If you get everyone who lives in London to work in the service industries to move out, the service industry will collapse.
What I did say was that you have got to tackle the unscrupulous landlords how, because people’s HB is being paid directly to them, the Landlords, they are racking up the rent costs as high as they can get them. They make a very rich living out of raking in hundreds of tenants’ Housing Benefits but don’t maintain the properties! It’s a disgrace!
Pay HB direct to the benefit claimant so that they may be responsible themselves for paying rent to landlords. It would soon stop the great landlord rip-off! They should be the targets not the claimants!
Rebekah,
I think we have to remember that the questions in this survey have been asked very carefully!
“LDV asked: Do you think the government has on the whole made the right decisions or the wrong decisions about where spending cuts should be made?”
Well now, someone like Alastair Darling, who would have supported somewhat more than half of the Tory cuts, would presumably have felt compelled to say “on the whole the right decisions”. There would be no space for him to add that he wanted to minimise rather than maximise the cuts, and that he thought the Tory cuts generally went too far and too fast. No doubt quite a number of Lib Dems have ended up in the “on the whole the right decisions” camp – in an equally misleading way.
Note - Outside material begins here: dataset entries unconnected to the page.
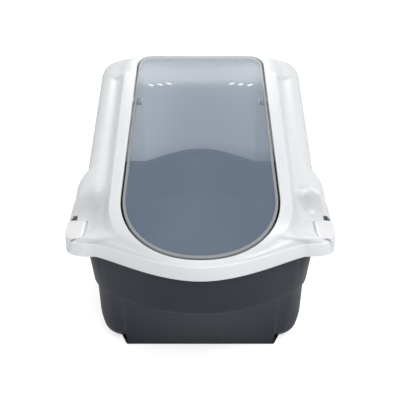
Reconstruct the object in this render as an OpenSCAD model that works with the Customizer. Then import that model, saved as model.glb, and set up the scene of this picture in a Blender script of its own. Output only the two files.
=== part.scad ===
// Hooded litter box with a see-through lid in its sloping roof.
// The lid swings on two pins in the roof, and two side clips hold the hood on the tray.
// Right is +X, the nose points to -Y, and the tray stands on the plane z = 0.

/* [Box] */
// Length from the nose to the tail
box_l = 560; // [520:2:600]
// Height of the roof's crest
crest_h = 400; // [385:1:420]
// Distance of the crest ahead of the tail
crest_back = 96; // [90:1:102]
// Height of the roof above the nose
nose_h = 205; // [203:0.5:210]
// Depth of the wave that carries the nose and the tail
wave = 75; // [60:1:85]
// Half of the width over which the nose wave spreads
nose_reach = 152; // [140:1:160]
// Half of the width over which the tail wave spreads
tail_reach = 108; // [95:1:125]

/* [Hood] */
// Wall of the hood
hood_wall = 2.6; // [2:0.1:3.2]
// Width of the apron at the hood's hem
apron_w = 378; // [360:1:396]
// Distance that each wing stands out beyond the apron
wing_out = 14; // [12:0.5:16]
// Distance of each shoulder inside the apron
shoulder_in = 6; // [5:0.5:10]
// Distance of the raised band's edge inside the shoulder
band_in = 46.5; // [44:0.5:50]
// Distance of the ridge's line inside the shoulder
ridge_in = 19.5; // [18:0.5:21]
// Distance of the channel's line outside the band
channel_out = 11; // [9:0.5:12]
// Depth of the channel beside the band
channel_d = 13; // [9:0.5:16]
// Depth of the ridge beside the channel, below the band
ridge_d = 9; // [6:0.5:10]
// Depth of the hem below the roof's front edge
hem_drop = 20; // [18:0.5:24]
// Length of each deck beside the lid's front
deck_l = 76; // [66:1:80]
// Length of the wings
wing_l = 125; // [115:1:135]
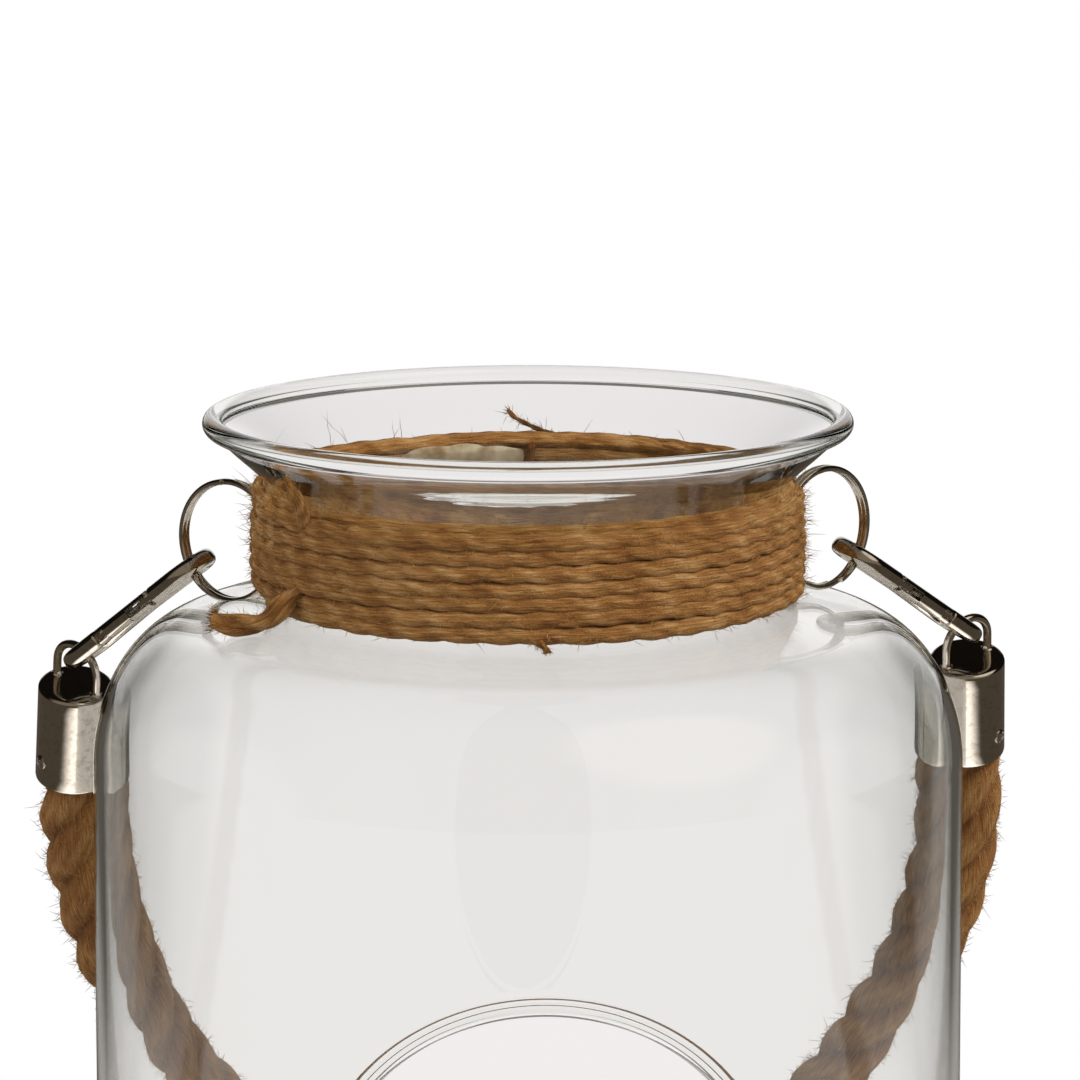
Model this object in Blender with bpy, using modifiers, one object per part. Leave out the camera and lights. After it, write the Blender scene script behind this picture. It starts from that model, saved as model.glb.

David – I know the questions were asked carefully but the fact that they were only asked of the LDV readership of whom only 550 responded, this is hardly a “representative view” of the Lib Dem membership as a whole! I would defy anyone to say that it is!
I’m afraid surveys such as this one are totally meaningless in the wider context of the Party membership. They only give “a view” of some of the readers of LDV – ergo, not fully representative but only of a minority group within the Party whole.